Jean Le Clerc's publications included portraits, maps, contemporary news events and other engravings by Jacques Granthomme (1560–1613), Pierre Firens (1580–1636) and Léonard Gaultier (1561–1635). He collaborated with the Dutch printmaker Thomas de Leu (1560–1612) to produce a collection of 179 biblical scenes, allegories, calendar pages and other works, probably published in 1606.  They both produced engravings for it themselves as well as using works by Justus Sadeler (1580–1620), Isaac Briot (1585–1670) and Nicolas Briot (1579–1646).
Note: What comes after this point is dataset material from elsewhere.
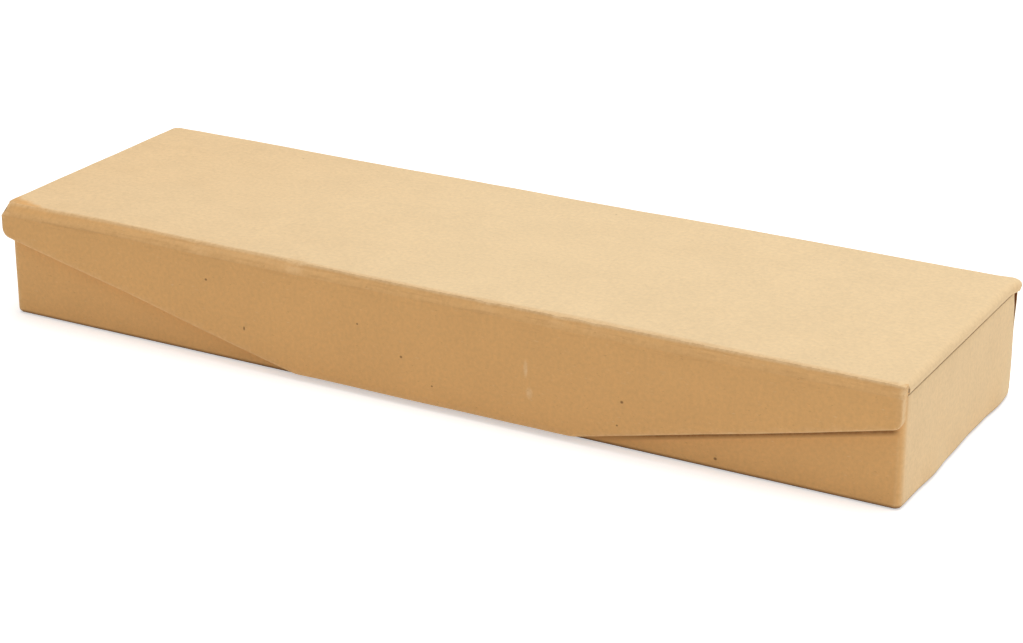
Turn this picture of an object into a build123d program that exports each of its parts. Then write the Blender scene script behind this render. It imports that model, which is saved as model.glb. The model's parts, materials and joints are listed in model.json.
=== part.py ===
from build123d import *
import os

# Pencil box: a tray of paper-covered greyboard, with a lid hinged on paper along its back and a
# tapered front flap hung from the lid on a paper fold. Millimetres. +Z is up, X runs along the
# box and the flap faces -Y. The origin is the middle of the tray's underside, on the table.

# Sheet materials
board = 1.8  # greyboard of every panel
paper = 0.2  # kraft paper with its glue
tape = 0.1  # gummed paper that ties the corners

# Tray
tray_length = 210.0
tray_depth = 63.0
tray_height = 23.5
tray_corner_r = 1.5  # upright corners, outside
tray_bottom_r = 1.0  # lower edges, outside
turn_in = 8.0  # margin of a covering paper that is glued round an edge
tape_leg = 12.0  # reach of a corner tape along each wall

# Lid
slit = 0.3  # air between the rim and the closed lid
left_overhang = 1.4  # the cover beyond the tray's left end
right_overhang = 0.2  # and beyond its right end: it was glued on a little to the left
rear_overhang = 0.9  # the lid's rear edge beyond the tray's back
lid_corner_r = 2.0  # rear corners, seen from above
lid_front_left_r = 2.5  # this front corner is crushed
lid_front_right_r = 1.0
lid_edge_r = 1.2  # upper edges at the rear and the ends

# Front flap
flap_gap = 0.2  # air between the tray's front and the hanging flap
flap_left_depth = 6.8  # left end, from the lid's top down to the slanted edge
flap_right_depth = 8.3  # right end, cut a little deeper
flap_floor_gap = 1.5  # under the middle of the flap
flap_flat = 66.0  # level part of the lower edge
flap_flat_shift = 4.4  # the level part sits to the right of the flap's middle
flap_end_r = 2.0
flap_flat_r = 8.0
flap_left_inset = 0.8  # the flap's left end stays short of the lid's
fold_r = 2.0  # outside of the paper fold between lid and flap

# Rear hinge paper
hinge_bottom = 1.0  # lower edge above the table
hinge_glued_to = 12.0  # glued to the tray up to this height, and free above it
hinge_clearance = 0.2  # bend line between this paper and the lid's edge

# Hidden magnets
magnet_d = 8.0
magnet_t = 1.0
magnet_spacing = 50.0
magnet_height = 10.0
magnet_clearance = 0.05

# Faces and levels that several pieces share
front = -tray_depth / 2
back = tray_depth / 2
rim = tray_height
lid_under = rim + slit
lid_thickness = board + 2 * paper
lid_top = lid_under + lid_thickness
lid_rear = back + rear_overhang
cover_left = -tray_length / 2 - left_overhang
cover_right = tray_length / 2 + right_overhang
cover_length = cover_right - cover_left
flap_left = cover_left + flap_left_inset
flap_flat_middle = (cover_left + cover_right) / 2 + flap_flat_shift
flap_inner = front - flap_gap
flap_outer = flap_inner - lid_thickness
doubled_paper = 2 * paper
wall = board + 2 * paper


def block(x0, x1, y0, y1, z0, z1):
    """A square-edged block between two limits along each axis."""
    centre = ((x0 + x1) / 2, (y0 + y1) / 2, (z0 + z1) / 2)
    return Pos(*centre) * Box(x1 - x0, y1 - y0, z1 - z0)


def tray_block(inset):
    """The tray's outer form, shrunk by an inset on its sides, its underside and its rim."""
    outline = RectangleRounded(
        tray_length - 2 * inset, tray_depth - 2 * inset, tray_corner_r - inset
    )
    solid = Pos(0, 0, inset) * extrude(outline, tray_height - 2 * inset)
    lower_edges = solid.faces().sort_by(Axis.Z)[0].edges()
    return fillet(lower_edges, tray_bottom_r - inset)


def tray_ring(outer_inset, inner_inset, z0, z1):
    """A square-cornered frame that follows the inside of the walls between two heights."""
    outer = Rectangle(tray_length - 2 * outer_inset, tray_depth - 2 * outer_inset)
    inner = Rectangle(tray_length - 2 * inner_inset, tray_depth - 2 * inner_inset)
    return Pos(0, 0, z0) * extrude(outer - inner, z1 - z0)


def lid_block(inset):
    """The lid's outer form, shrunk by an inset everywhere but at its front edge.

    It is cut from a longer block, so that its upper edges are rounded at the rear and the ends
    and stay square at the front, where the fold takes over.
    """
    x0 = cover_left + inset
    x1 = cover_right - inset
    y1 = lid_rear - inset
    z0 = lid_under + inset
    z1 = lid_top - inset
    solid = block(x0, x1, front - lid_corner_r, y1, z0, z1)
    rear_corners = solid.edges().filter_by(Axis.Z).group_by(Axis.Y)[-1]
    solid = fillet(rear_corners, lid_corner_r - inset)
    upper_edges = solid.faces().sort_by(Axis.Z)[-1].edges()
    front_edge = upper_edges.sort_by(Axis.Y)[0]
    solid = fillet([e for e in upper_edges if e != front_edge], lid_edge_r - inset)
    cutter = block(x0, x1, front, y1, z0, z1)
    front_left = cutter.edges().filter_by(Axis.Z).sort_by(Axis.X)[:2].sort_by(Axis.Y)[0]
    cutter = fillet(front_left, lid_front_left_r - inset)
    front_right = cutter.edges().filter_by(Axis.Z).sort_by(Axis.X)[-2:].sort_by(Axis.Y)[0]
    return solid & fillet(front_right, lid_front_right_r - inset)


def flap_sheet(inset, y_inner, thickness):
    """A sheet with the flap's outline, shrunk by an inset at its ends and its lower edge.

    It lies with its inner face at y_inner and grows towards the front.
    """
    above = lid_under + turn_in
    flat_left = flap_flat_middle - flap_flat / 2
    flat_right = flap_flat_middle + flap_flat / 2
    corners = [
        (flap_left, above),
        (flap_left, lid_top - flap_left_depth),
        (flat_left, flap_floor_gap),
        (flat_right, flap_floor_gap),
        (cover_right, lid_top - flap_right_depth),
        (cover_right, above),
    ]
    outline = make_face(Polyline(*corners, close=True))
    lower_left = outline.vertices().sort_by(Axis.X)[:2].sort_by(Axis.Y)[0]
    lower_right = outline.vertices().sort_by(Axis.X)[-2:].sort_by(Axis.Y)[0]
    outline = fillet([lower_left, lower_right], flap_end_r)
    outline = fillet(outline.vertices().group_by(Axis.Y)[0], flap_flat_r)
    if inset > 0:
        outline = offset(outline, -inset)
    below_fold = Pos(0, lid_under - cover_length / 2) * Rectangle(2 * cover_length, cover_length)
    return extrude(Plane.XZ.offset(-y_inner) * (outline & below_fold), thickness)


def magnet_pair(y_inner, thickness, radius):
    """Two discs or pockets in the flap's middle, growing from y_inner towards the front."""
    discs = [
        Pos(flap_flat_middle + side * magnet_spacing / 2, magnet_height) * Circle(radius)
        for side in (-1, 1)
    ]
    return extrude(Plane.XZ.offset(-y_inner) * Sketch(discs), thickness)


os.makedirs("parts", exist_ok=True)
parts = {}

# Tray boards: the floor lies between four walls, and the end walls stand between the long ones.
board_form = tray_block(paper)
inner_x = tray_length / 2 - paper - board
inner_y = tray_depth / 2 - paper - board
outer_x = tray_length / 2
outer_y = tray_depth / 2
front_wall = board_form & block(-outer_x, outer_x, front, -inner_y, 0, rim)
parts["tray_floor_board"] = block(-inner_x, inner_x, -inner_y, inner_y, paper, paper + board)
parts["tray_back_board"] = board_form & block(-outer_x, outer_x, inner_y, back, 0, rim)
parts["tray_left_board"] = board_form & block(-outer_x, -inner_x, -inner_y, inner_y, 0, rim)
parts["tray_right_board"] = board_form & block(inner_x, outer_x, -inner_y, inner_y, 0, rim)

# Tray magnets sit in pockets in the outside of the front wall, under the covering paper.
tray_pocket_y = front + paper + magnet_t
tray_pockets = magnet_pair(tray_pocket_y, magnet_t, magnet_d / 2 + magnet_clearance)
parts["tray_front_board"] = front_wall - tray_pockets
parts["tray_magnets"] = magnet_pair(tray_pocket_y, magnet_t, magnet_d / 2)

# Corner tapes wrap the upright corners of the boards.
tape_skin = tray_block(paper - tape) - board_form
tape_bottom = paper + tray_bottom_r
for side_y, long_wall in ((-1, "front"), (1, "back")):
    for side_x, end_wall in ((-1, "left"), (1, "right")):
        x_limits = sorted((side_x * outer_x, side_x * (outer_x - tape_leg)))
        y_limits = sorted((side_y * outer_y, side_y * (outer_y - tape_leg)))
        reach = block(*x_limits, *y_limits, tape_bottom, rim - paper)
        parts[f"corner_tape_{long_wall}_{end_wall}"] = tape_skin & reach

# Covering paper of the tray: round the walls, under the floor's margin and over the rim.
hollow = block(-inner_x, inner_x, -inner_y, inner_y, paper + board, rim)
base_window = block(
    -outer_x + turn_in, outer_x - turn_in, -outer_y + turn_in, outer_y - turn_in, 0, paper
)
tray_wrap = tray_block(0) - board_form - hollow - base_window
for node in [name for name in parts if name.startswith("corner_tape")]:
    tray_wrap -= parts[node]
tray_wrap += tray_ring(wall - paper, wall, rim - turn_in, rim)
parts["tray_wrap"] = tray_wrap
parts["tray_base_paper"] = base_window

# Linings: the walls' lining meets the covering paper where that ends inside the rim.
parts["tray_wall_lining"] = tray_ring(wall - paper, wall, paper + board, rim - turn_in)
parts["tray_floor_lining"] = block(
    -inner_x + paper, inner_x - paper, -inner_y + paper, inner_y - paper,
    paper + board, 2 * paper + board,
)

# Hinge paper: glued to the tray's back, then leaning out to the lid's rear edge.
hinge_top = lid_under - hinge_clearance
hinge_profile = Polyline(
    (back, hinge_bottom),
    (back, hinge_glued_to),
    (lid_rear - doubled_paper, hinge_top),
    (lid_rear, hinge_top),
    (back + doubled_paper, hinge_glued_to),
    (back + doubled_paper, hinge_bottom),
    close=True,
)
hinge_strip = extrude(Plane.YZ * make_face(hinge_profile), cover_length)
parts["hinge_paper"] = Pos(cover_left, 0, 0) * hinge_strip

# Lid: a board, the paper over its top and round its edges, and a lining let in between the
# margins of that paper.
lid_board = lid_block(paper)
lid_window = block(
    cover_left + turn_in, cover_right - turn_in,
    front, lid_rear - paper,
    lid_under, lid_under + paper,
)
parts["lid_board"] = lid_board
parts["lid_lining"] = lid_window
parts["lid_wrap"] = lid_block(0) - lid_board - lid_window

# Fold: doubled paper without a board in it, from the lid's front edge round to the flap's top.
fold_outer = block(flap_left, cover_right, flap_outer, front, lid_under, lid_top)
fold_edge = fold_outer.edges().filter_by(Axis.X).group_by(Axis.Z)[-1].sort_by(Axis.Y)[0]
fold_inner = block(
    flap_left, cover_right,
    flap_outer + doubled_paper, front,
    lid_under, lid_top - doubled_paper,
)
inner_edge = fold_inner.edges().filter_by(Axis.X).group_by(Axis.Z)[-1].sort_by(Axis.Y)[0]
parts["fold_paper"] = fillet(fold_edge, fold_r) - fillet(inner_edge, fold_r - doubled_paper)

# Flap: a board with the magnets in its inner side, the paper over its outside and round its
# edges, and a lining between the margins of that paper.
flap_board = flap_sheet(paper, flap_inner - paper, board)
flap_lining = flap_sheet(turn_in, flap_inner, paper)
flap_pocket_y = flap_inner - paper
flap_pockets = magnet_pair(flap_pocket_y, magnet_t, magnet_d / 2 + magnet_clearance)
parts["flap_board"] = flap_board - flap_pockets
parts["flap_magnets"] = magnet_pair(flap_pocket_y, magnet_t, magnet_d / 2)
parts["flap_lining"] = flap_lining
parts["flap_wrap"] = flap_sheet(0, flap_inner, lid_thickness) - flap_board - flap_lining

for name, shape in parts.items():
    export_step(Compound(shape.solids()), f"parts/{name}.step")
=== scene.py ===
# %% [markdown]
# # A pencil box covered in kraft paper
#
# The real object is a long, low box. A tray of grey board is covered in brown kraft paper, and a
# flat lid hangs on a strip of paper along the tray's back. A flap hangs from the lid's front edge
# on a fold of paper and covers the tray's front.
#
# The boards, linings, base paper, corner tapes and magnets come from the CAD model and keep its
# shapes. This lesson models the papers that the eye sees, in the same places and at nearly the
# same size, pushes them softly out of true as glued paper is, and gives every piece its finish.

import json
import math

import bmesh
import bpy
from mathutils import Matrix, Vector

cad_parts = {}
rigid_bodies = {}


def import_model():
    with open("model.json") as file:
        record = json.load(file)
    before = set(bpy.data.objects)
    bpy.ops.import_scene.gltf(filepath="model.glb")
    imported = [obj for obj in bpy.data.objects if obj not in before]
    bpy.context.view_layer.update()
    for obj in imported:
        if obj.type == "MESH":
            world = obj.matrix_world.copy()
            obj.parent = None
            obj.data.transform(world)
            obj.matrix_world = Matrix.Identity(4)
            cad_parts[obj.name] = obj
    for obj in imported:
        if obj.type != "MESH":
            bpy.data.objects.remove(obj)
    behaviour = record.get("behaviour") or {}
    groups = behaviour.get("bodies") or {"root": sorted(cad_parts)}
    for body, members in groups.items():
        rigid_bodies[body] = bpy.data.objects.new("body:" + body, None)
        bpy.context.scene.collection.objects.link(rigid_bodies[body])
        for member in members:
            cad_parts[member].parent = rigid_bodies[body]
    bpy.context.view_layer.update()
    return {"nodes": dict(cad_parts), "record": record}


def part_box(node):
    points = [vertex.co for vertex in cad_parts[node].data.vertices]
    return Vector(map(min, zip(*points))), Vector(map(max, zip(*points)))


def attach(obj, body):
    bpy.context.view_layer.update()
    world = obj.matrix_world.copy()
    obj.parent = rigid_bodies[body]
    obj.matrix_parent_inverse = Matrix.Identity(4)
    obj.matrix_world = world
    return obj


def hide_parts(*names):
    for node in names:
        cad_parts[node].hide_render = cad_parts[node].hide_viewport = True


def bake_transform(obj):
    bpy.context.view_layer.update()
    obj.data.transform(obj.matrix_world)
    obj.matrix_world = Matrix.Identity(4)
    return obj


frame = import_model()
scene = bpy.context.scene
print("nodes:", len(frame["nodes"]))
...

On December 20, 1619 Le Clerc was granted a six-year royal concession to "engrave maps of the provinces of France and portraits of patriarchs and princes of the Hebrew people, with a chronological history". In 1620 he published his Le Théâtre géographique du Royaume de France, including newer plates as well as reworked plates from Bouguereau's work. The new plates were produced by artists such as Jean Fayen (1530–1616), Jodocus Hondius (1563–1612), Salomon Rogiers (1592–1640) and Hugues Picart (1587–1664). It went through several editions and Jean Le Clerc V continued to reissue it after his father's death.